* [What you need to do]: Count the lines below that contain the word "scene", and report only that number.

* [Dataset excerpt]:
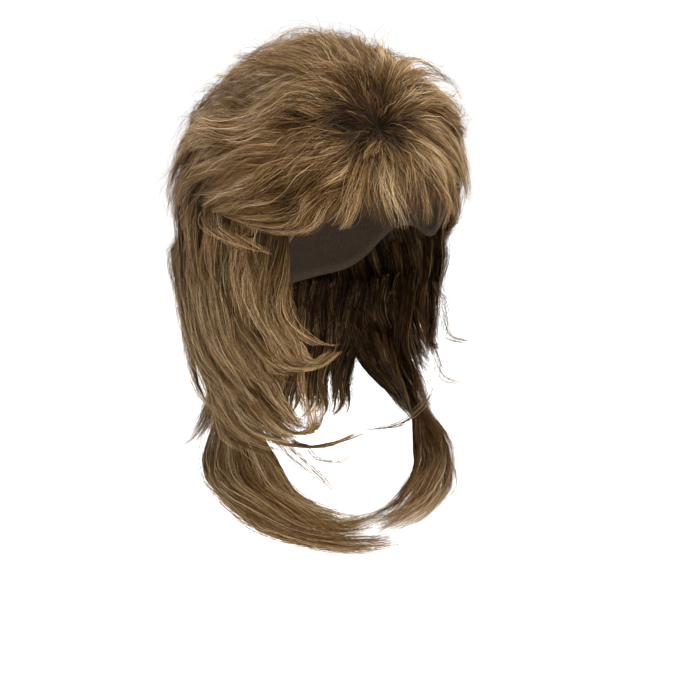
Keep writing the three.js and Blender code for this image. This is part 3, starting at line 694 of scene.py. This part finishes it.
# Other ways to comb: locks that go their own way, the same with few strands, thin locks over a sheet,
# locks that stand out of the crown, and curled single strands
LOOSE = dict(strands=26, layers=0.9, beyond=0, rise=0.2, wave=1.2, drift=3, flip=1, tip=0.12,
             ragged=0.12, shade=0.15, core=0)
FEW = dict(LOOSE, locks=3, strands=8, radius=4, drift=8, tip=0.9, gather=0.2, root_spread=0.2)
OVER = dict(layers=0.92, core=0, wave=5, swell=2.5, drift=14, radius=4, strands=14, stray=0.15,
            stray_reach=9, frizz=1.8, shade=0.15, tone=0.04)
PEAK = dict(locks=4, strands=32, layers=1, beyond=0, rise=0.15, wave=2.5, flip=2, tip=0.35,
            ragged=0.15, root_spread=0.2, core=0, shade=0.1, tone=0.06)
CURLS = dict(locks=26, strands=7, steps=20, radius=5, layers=1.05, core=0, wave=5, wave_length=52,
             swell=5, drift=20, flip=13, tip=1.2, gather=0.25, frizz=1.8, stray=0.4, stray_reach=12,
             ragged=0.35, width=0.2, shade=0.1, tone=-0.03)

# The pieces of hair: name, the solid that each stands for, and its sheets with their style
PIECES = [
    ("crown_front_hair", "crown_waves", [
        (WHORL_ROOTS, dict(strands=18, steps=8, radius=4, root_spread=0.3, wave=1, drift=2, flip=0)),
        # tone 0.1 on these crown sheets is painted light on the top of the head
        (CROWN_FRONT, dict(locks=76, strands=34, root_spread=0.4, flip=7, wave=4, layers=0.6, tone=0.1)),
        (CROWN_SWOOP, dict(locks=44, strands=30, root_spread=0.25, wave=3, layers=0.85, ragged=0.35,
                           tone=0.1)),
        (CROWN_FRONT, dict(OVER, locks=14)),
        (CROWN_SWOOP, dict(OVER, locks=14)),
        (CROWN_FRONT, CURLS),
        (CROWN_SWOOP, dict(CURLS, locks=34, width=0.24)),
        (CROWN_PEAK, PEAK),
        (CROWN_LOOP, dict(PEAK, strands=10, radius=8, gather=0.2, tip=1, width=0.3)),
        (TEMPLE_PEAK, dict(PEAK, strands=20))]),
    ("crown_middle_hair", "crown_waves", [
        (CROWN_MIDDLE, dict(locks=80, strands=32, flip=9, wave=4, radius=7, swell=3)),
        (CROWN_MIDDLE, dict(OVER, locks=24, flip=11)),
        (CROWN_MIDDLE, dict(CURLS, locks=40))]),
    ("crown_back_hair", "crown_waves", [
        (CROWN_BACK, dict(locks=72, strands=30, flip=9, wave=4, radius=7, swell=3)),
        (CROWN_BACK, dict(OVER, locks=20, flip=11)),
        (CROWN_BACK, CURLS)]),
    ("crown_low_hair", "crown_waves", [
        (CROWN_LOW, dict(locks=92, strands=30, flip=6, wave=4, radius=7, root_spread=0.5, ragged=0.6)),
        (CROWN_LOW, dict(OVER, locks=20, flip=7)),
        (CROWN_LOW, CURLS)]),
    ("fringe_hair", "fringe", [
        (FRINGE, dict(locks=34, strands=18, depth=1.8, root_spread=0.15, core=0, drift=12, tip=1.3,
                      gather=0.25, ragged=0.65, width=0.19, tone=0.02)),
        (FRINGE_LEFT, dict(locks=34, strands=32, radius=5, depth=1.8, root_spread=0.3, core=0.3, flip=3,
                           ragged=0.45, width=0.22, tone=0.06)),
        (LEFT_TEMPLE, dict(locks=26, strands=26, radius=5, root_spread=0.3, core=0.4, flip=4,
                           ragged=0.3, tone=0.05))]),
    ("side_waves_hair_right", "side_waves_right", [
        # tone below 0 on the right side's waves is painted shade, where less light falls on the side
        (RIGHT_WAVES, dict(locks=64, strands=38, wave=5, root_spread=0.35, layers=0.6, swell=3.6,
                           ragged=0.4, drift=9, beyond=0.03, tone=-0.11)),
        (RIGHT_TOP_WAVES, dict(locks=50, strands=36, wave=5, root_spread=0.35, radius=6.5, layers=0.7,
                               flip=8, swell=3.4, tone=-0.08)),
        (RIGHT_WAVES, dict(OVER, swell=4, locks=24)),
        (RIGHT_TOP_WAVES, dict(CURLS, flip=8, drift=14, stray_reach=8)),
        (SIDE_PEAK, PEAK),
        (SIDE_LOOP, dict(PEAK, strands=12, gather=0.3, tip=1.1, width=0.3)),
        (TEMPLE_WISPS, dict(FEW, locks=9, strands=9)),
        (EAR_WISPS, dict(LOOSE, locks=9, strands=12, radius=5, tip=0.8, drift=8, gather=0.4,
                         ragged=0.5))]),
    ("side_waves_hair_left", "side_waves_left", [
        (LEFT_WAVES, dict(locks=64, strands=36, wave=4, beyond=0.12)),
        (LEFT_WAVES, dict(OVER, locks=16))]),
    ("side_layers_hair_right", "side_layers_right", [
        (SHORT_LAYER, dict(locks=58, strands=43, root_spread=0.25, layers=0.5, radius=7.5, depth=3.6,
                           tip=0.32)),
        (SIDE_BLEND, dict(locks=28, strands=42, root_spread=0.2, layers=0.5, rise=0.2, ragged=0.45,
                          radius=7, tip=0.3)),
        (LONG_LAYER, dict(locks=44, strands=32, root_spread=0.2)),
        (SHORT_LAYER, dict(OVER, locks=14)),
        (CHEEK_WISPS, dict(FEW, locks=4)),
        (CHEEK_FLICK, dict(LOOSE, locks=5, strands=44, ragged=0.05)),
        (JAW_FLICK, dict(LOOSE, locks=4, strands=40, ragged=0.03)),
        (JAW_HANG, dict(LOOSE, locks=2, strands=22, radius=3)),
        (JAW_TIPS, dict(LOOSE, locks=5, strands=30)),
        (NECK_WISPS, dict(FEW, locks=4, strands=6)),
        (NECK_CURL, dict(FEW, locks=2, strands=5))]),
    ("side_layers_hair_left", "side_layers_left", [
        (SHORT_LAYER.mirrored(), dict(locks=60, strands=32, root_spread=0.25, layers=0.55)),
        (SIDE_BLEND.mirrored(), dict(locks=36, strands=26, root_spread=0.2, layers=0.85, rise=0.2,
                                     ragged=0.45)),
        (LONG_LAYER.mirrored(), dict(locks=36, strands=28, root_spread=0.2)),
        (FAR_CHEEK_WISPS, dict(FEW, locks=5, width=0.34, tone=-0.1)),
        (FAR_JAW_WISPS, dict(FEW, locks=6, width=0.34, tone=-0.1)),
        (FAR_FLICK, dict(FEW, strands=7))]),
    ("back_hair", "back_layers", [
        (BACK, dict(locks=84, strands=34, root_spread=0.3)),
        (BACK, dict(OVER, locks=14))]),
    ("nape_hair", "nape_fall", [
        (NAPE, dict(locks=84, strands=30, root_spread=0.25, ragged=0.4, tip=0.7, tufts=9, gather=0.5,
                    drift=8))]),
    ("neck_sweep_hair_right", "neck_sweep_right", [
        (RIGHT_SWEEP, dict(locks=44, strands=42, steps=14, root_spread=0.2, flip=0, tip=0.7, ragged=0.4,
                           wave=1.8, tone=0.07)),
        (SWEEP_FLICK, dict(LOOSE, locks=3, strands=24))]),
    ("neck_sweep_hair_left", "neck_sweep_left", [
        (LEFT_SWEEP, dict(locks=46, strands=38, steps=14, root_spread=0.2, flip=0, tip=0.5, ragged=0.25,
                          wave=1.8))]),
]
FIRST_SEED = 100


def grow_hair():
    materials = [strand_material(), core_material()]
    for number, (name, node, sheets) in enumerate(PIECES):
        piece = hair_piece(name, sheets, np.random.default_rng(FIRST_SEED + number), materials)
        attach(piece, "root")
        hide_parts(node)


# The cap

def build_cap():
    columns, rows = 96, 30
    turn = np.arange(columns) * 360 / columns
    wrapped = np.abs((turn + 180) % 360 - 180)
    rim = np.interp(wrapped, CAP_RIM[:, 0], CAP_RIM[:, 1]) * WIG_DROP
    rim = np.mean([np.roll(rim, shift) for shift in range(-RIM_ROUNDING, RIM_ROUNDING + 1)], axis=0)
    share = np.arange(rows + 1) / rows
    depth = depth_at_angle(angle_at_depth(rim)[None, :] * share[:, None])
    turns = np.broadcast_to(turn, depth.shape)
    layers = [over_head(turns, depth, 0.0), over_head(turns, depth, CAP_WALL)]
    vertices = np.concatenate([layer.reshape(-1, 3) for layer in layers])

    def corner(layer, row, column):
        return (layer * (rows + 1) + row) * columns + column % columns

    faces = []
    for c in range(columns):
        d = c + 1
        for r in range(rows):
            faces.append([corner(0, r, c), corner(0, r + 1, c), corner(0, r + 1, d), corner(0, r, d)])
            faces.append([corner(1, r, c), corner(1, r, d), corner(1, r + 1, d), corner(1, r + 1, c)])
        faces.append([corner(0, rows, c), corner(1, rows, c), corner(1, rows, d), corner(0, rows, d)])
    cap = mesh_piece("cap_net", vertices, np.array(faces), [net_material()], {})
    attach(cap, "root")
    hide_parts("cap")


# The studio

AZIMUTH, ELEVATION = -40, 8
DISTANCE = 1.5
PIXEL = 0.72 * MM  # in the photo, at the head
PHOTO_WIDTH = 700
VIEW_CENTRE = Vector((0, 0, -0.150))  # what the photo's middle is set against
CENTRE_PIXEL = (328, 280)  # where it is in the photo
SENSOR = 36


def place_camera():
    azimuth, elevation = math.radians(AZIMUTH), math.radians(ELEVATION)
    back = Vector((
        math.sin(azimuth) * math.cos(elevation),
        -math.cos(azimuth) * math.cos(elevation),
        math.sin(elevation),
    ))
    right = Vector((math.cos(azimuth), math.sin(azimuth), 0))
    up = back.cross(right)
    middle = PHOTO_WIDTH / 2
    target = VIEW_CENTRE + PIXEL * (right * (middle - CENTRE_PIXEL[0]) - up * (middle - CENTRE_PIXEL[1]))
    camera = bpy.data.objects.new("camera", bpy.data.cameras.new("camera"))
    bpy.context.collection.objects.link(camera)
    camera.location = VIEW_CENTRE + back * DISTANCE
    camera.rotation_euler = (target - camera.location).to_track_quat("-Z", "Y").to_euler()
    camera.data.sensor_width = SENSOR
    camera.data.lens = SENSOR / 2 / (PHOTO_WIDTH / 2 * PIXEL / DISTANCE)
    bpy.context.scene.camera = camera


WORLD_LIGHT = 0.25
LIGHT_TARGET = (0, 0, -0.12)
# Name, place, breadth, power in watts
LIGHTS = [
    ("key", (0.6, -1.9, 1.2), 0.7, 50),
    ("side", (-1.8, -0.8, 0.8), 1.2, 7),
    ("top", (0.1, 0.0, 2.2), 0.7, 54),
    ("back", (-0.4, 1.9, 1.5), 0.8, 36),
]


def area_light(name, place, target, size, power):
    light = bpy.data.objects.new(name, bpy.data.lights.new(name, "AREA"))
    bpy.context.collection.objects.link(light)
    light.location = place
    light.rotation_euler = (Vector(target) - Vector(place)).to_track_quat("-Z", "Y").to_euler()
    light.data.size = size
    light.data.energy = power


def light_studio():
    scene = bpy.context.scene
    scene.view_settings.view_transform = "Standard"
    world = bpy.data.worlds.new("studio")
    world.use_nodes = True
    world.node_tree.nodes["Background"].inputs["Color"].default_value = (1, 1, 1, 1)
    world.node_tree.nodes["Background"].inputs["Strength"].default_value = WORLD_LIGHT
    scene.world = world
    for name, place, size, power in LIGHTS:
        area_light(name, place, LIGHT_TARGET, size, power)


FLOOR_DROP = 0.45
FLOOR_RADIUS = 4.0
COVE_RADIUS = 2.0
FLOOR_GREY = 0.6
FLOOR_GLOW = 0.72


def lay_floor():
    """A pale floor that curves up into a wall all round."""
    sides, bends, rings = 64, 10, [0, FLOOR_RADIUS]
    turn = np.arange(sides) * 2 * np.pi / sides
    bend = np.linspace(0, np.pi / 2, bends + 1)[1:]
    reach = np.concatenate([rings, FLOOR_RADIUS + COVE_RADIUS * np.sin(bend)])
    rise = np.concatenate([np.zeros(len(rings)), COVE_RADIUS * (1 - np.cos(bend))]) - FLOOR_DROP
    corners = np.stack(np.broadcast_arrays(
        reach[:, None] * np.cos(turn), reach[:, None] * np.sin(turn), rise[:, None]), -1).reshape(-1, 3)
    ring, side = np.meshgrid(np.arange(len(reach) - 1), np.arange(sides), indexing="ij")
    turned = (side + 1) % sides
    inner, outer = ring * sides, (ring + 1) * sides
    faces = np.stack([inner + side, outer + side, outer + turned, inner + turned], -1)
    material, _, _, bsdf = new_material("floor")
    bsdf.inputs["Base Color"].default_value = (FLOOR_GREY, FLOOR_GREY, FLOOR_GREY, 1)
    bsdf.inputs["Roughness"].default_value = 0.8
    bsdf.inputs["Emission Color"].default_value = (1, 1, 1, 1)
    bsdf.inputs["Emission Strength"].default_value = FLOOR_GLOW
    floor = mesh_piece("floor", corners, faces.reshape(-1, 4), [material], {})


grow_hair()
build_cap()
place_camera()
light_studio()
lay_floor()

* [Reply]: 5